Might want to look at MicroPython. The ports have various init functions for various chips /system. It might not be a full OS, but it is pretty low level code you can compare to various other systems.

https://github.com/micropython/micropython/tree/master/ports

Check out the LibreRPi project, they are aiming to reverse engineer, document and replace the GPU firmware boot blob and other blobs.
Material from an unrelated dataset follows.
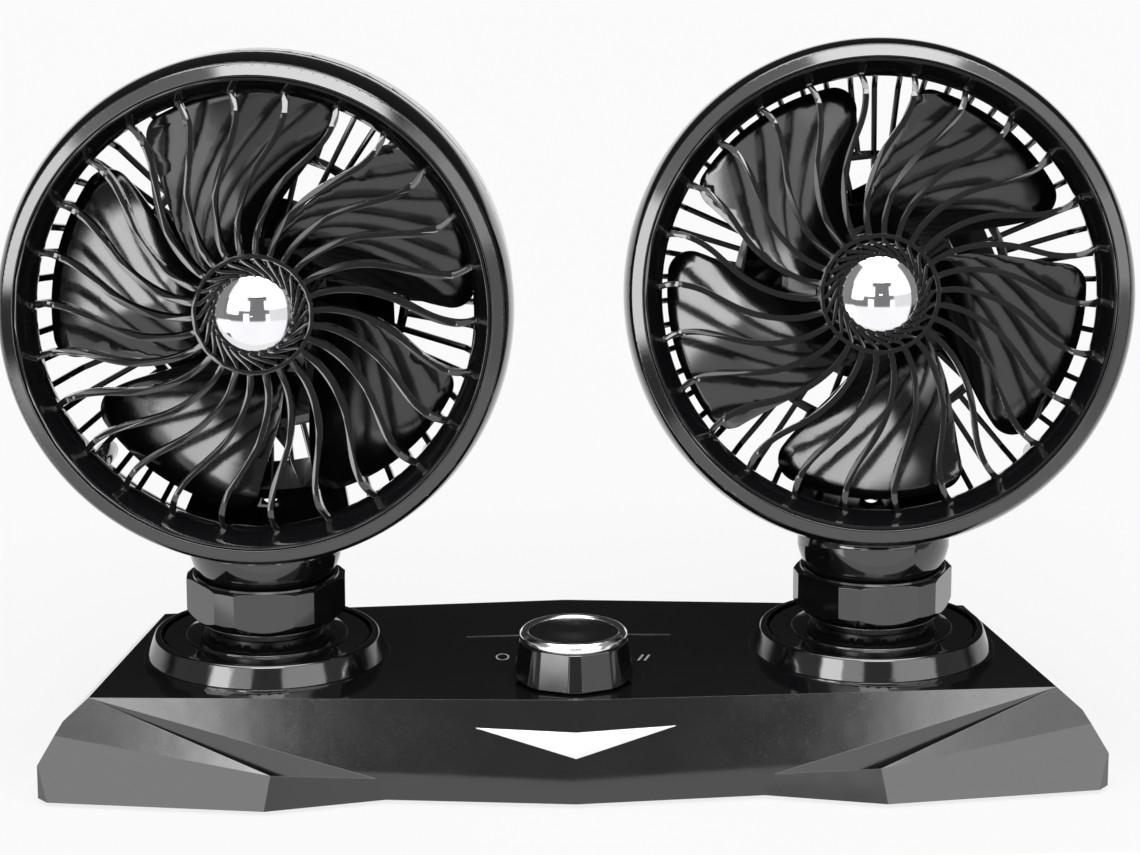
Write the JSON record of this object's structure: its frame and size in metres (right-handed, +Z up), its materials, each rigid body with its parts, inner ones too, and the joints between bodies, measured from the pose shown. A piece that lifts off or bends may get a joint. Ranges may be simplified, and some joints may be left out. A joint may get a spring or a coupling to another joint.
{
  "type": "dual head car fan",
  "caption": "Low faceted dashboard base with a rotary speed knob and round swivel fan heads, each on a ball neck with a clamp nut and an S-vaned grille.",
  "frame": {"origin": "on the standing plane under the rubber feet, below the middle of the base", "axes": "+X along the base to the viewer's right, -Y towards the front with the badge, +Z up"},
  "size_m": [0.2936, 0.0945, 0.191],
  "materials": {
    "gloss_black": "high gloss, black",
    "grille_black": "gloss, black",
    "blade_black": "satin gloss, black",
    "shell_black": "high gloss, black",
    "neck_black": "satin, black",
    "matt_black": "fine matt grain, black",
    "knob_black": "gloss, black",
    "rubber_black": "matt, soft",
    "chrome": "mirror, plated",
    "spun_dark": "spun, dark",
    "badge_silver": "bright satin",
    "steel": "plain, zinc",
    "motor_steel": "plain, drawn",
    "washer_white": "waxy, white",
    "board_green": "coated laminate"
  },
  "bodies": {
    "base": {"base_top_shell": "gloss_black", "base_bottom_plate": "matt_black", "bottom_screws": "steel", "rubber_feet": "rubber_black", "rotary_switch": "matt_black", "switch_nut": "steel", "circuit_board": "board_green", "board_screws": "steel", "front_badge": "badge_silver", "cable_grommet": "rubber_black", "left_collar_ring": "gloss_black", "left_collar_screws": "steel", "right_collar_ring": "gloss_black", "right_collar_screws": "steel"},
    "left_turntable": {"left_turntable": "gloss_black", "left_socket_post": "neck_black", "left_pivot_stud": "steel", "left_pivot_hat": "neck_black", "left_hat_clip": "steel", "left_swivel_washer": "washer_white", "left_swivel_retainer": "neck_black", "left_retainer_screws": "steel"},
    "left_nut": {"left_clamp_nut": "gloss_black"},
    "left_head": {"left_front_bezel": "gloss_black", "left_front_grille": "grille_black", "left_hub_cap": "chrome", "left_motor_can": "motor_steel", "left_rear_cage": "shell_black", "left_motor_cover": "shell_black", "left_cover_screws": "steel", "left_head_screws": "steel", "left_neck_cup": "gloss_black", "left_cup_screws": "steel"},
    "left_fan": {"left_impeller": "blade_black", "left_motor_shaft": "steel"},
    "right_turntable": {"right_turntable": "gloss_black", "right_socket_post": "neck_black", "right_pivot_stud": "steel", "right_pivot_hat": "neck_black", "right_hat_clip": "steel", "right_swivel_washer": "washer_white", "right_swivel_retainer": "neck_black", "right_retainer_screws": "steel"},
    "right_nut": {"right_clamp_nut": "gloss_black"},
    "right_head": {"right_front_bezel": "gloss_black", "right_front_grille": "grille_black", "right_hub_cap": "chrome", "right_motor_can": "motor_steel", "right_rear_cage": "shell_black", "right_motor_cover": "shell_black", "right_cover_screws": "steel", "right_head_screws": "steel", "right_neck_cup": "gloss_black", "right_cup_screws": "steel"},
    "right_fan": {"right_impeller": "blade_black", "right_motor_shaft": "steel"},
    "knob": {"knob_body": "knob_black", "knob_ring": "chrome", "knob_disc": "spun_dark", "switch_shaft": "neck_black"}
  },
  "joints": [
    {"name": "left_swivel", "type": "hinge", "parent": "base", "child": "left_turntable", "pos_m": [-0.0803, 0.0025, 0.033], "axis": [0, 0, 1], "range_deg": [-171.5, 178.5]},
    {"name": "left_nut_turn", "type": "hinge", "parent": "left_turntable", "child": "left_nut", "pos_m": [-0.0803, 0.0025, 0.044], "axis": [0, 0, 1], "range_deg": [-60, 0]},
    {"name": "left_tilt", "type": "hinge", "parent": "left_turntable", "child": "left_head", "pos_m": [-0.0803, 0.0025, 0.0603], "axis": [0.9981, -0.061, 0], "range_deg": [-9.7, 20.3]},
    {"name": "left_fan_spin", "type": "hinge", "parent": "left_head", "child": "left_fan", "pos_m": [-0.07995, 0.00828, 0.12273], "axis": [-0.0608, -0.9939, 0.0924], "continuous": true},
    {"name": "right_swivel", "type": "hinge", "parent": "base", "child": "right_turntable", "pos_m": [0.0803, 0.0025, 0.033], "axis": [0, 0, 1], "range_deg": [-171.5, 178.5]},
    {"name": "right_nut_turn", "type": "hinge", "parent": "right_turntable", "child": "right_nut", "pos_m": [0.0803, 0.0025, 0.044], "axis": [0, 0, 1], "range_deg": [-60, 0]},
    {"name": "right_tilt", "type": "hinge", "parent": "right_turntable", "child": "right_head", "pos_m": [0.0803, 0.0025, 0.0603], "axis": [0.9981, -0.061, 0], "range_deg": [-2.85, 27.15]},
    {"name": "right_fan_spin", "type": "hinge", "parent": "right_head", "child": "right_fan", "pos_m": [0.08111, 0.01567, 0.1216], "axis": [-0.0597, -0.9758, 0.2105], "continuous": true},
    {"name": "knob_turn", "type": "hinge", "parent": "base", "child": "knob", "pos_m": [0, -0.0235, 0.03], "axis": [0, 0, 1], "range_deg": [-90, 0]}
  ]
}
https://github.com/librerpi/

Macs with a T2 chip first start execution there before pulling the Intel CPU out of reset.
This keynote about hardware vs operating systems knowledge of hardware was enlightening:

https://www.youtube.com/watch?v=36myc8wQhLo

You could start with a simple microcontroller like an AVR. Pick up an Arduino Uno or a Mega and an ICSP programmer, then write your own bootloader for it.
RPi's unfortunately have lousy documentation for the low level stuff.

Just about anything else (including dodgy Chinese substitutes) is better, sadly.

the "whole computer" is also thought to start on the memory, because you can have memory on a computer and a manual operator of it, but you can't have a computer with an operator of it and no memory.
Yeah better off just getting QEMU to boot. Target 286 or something.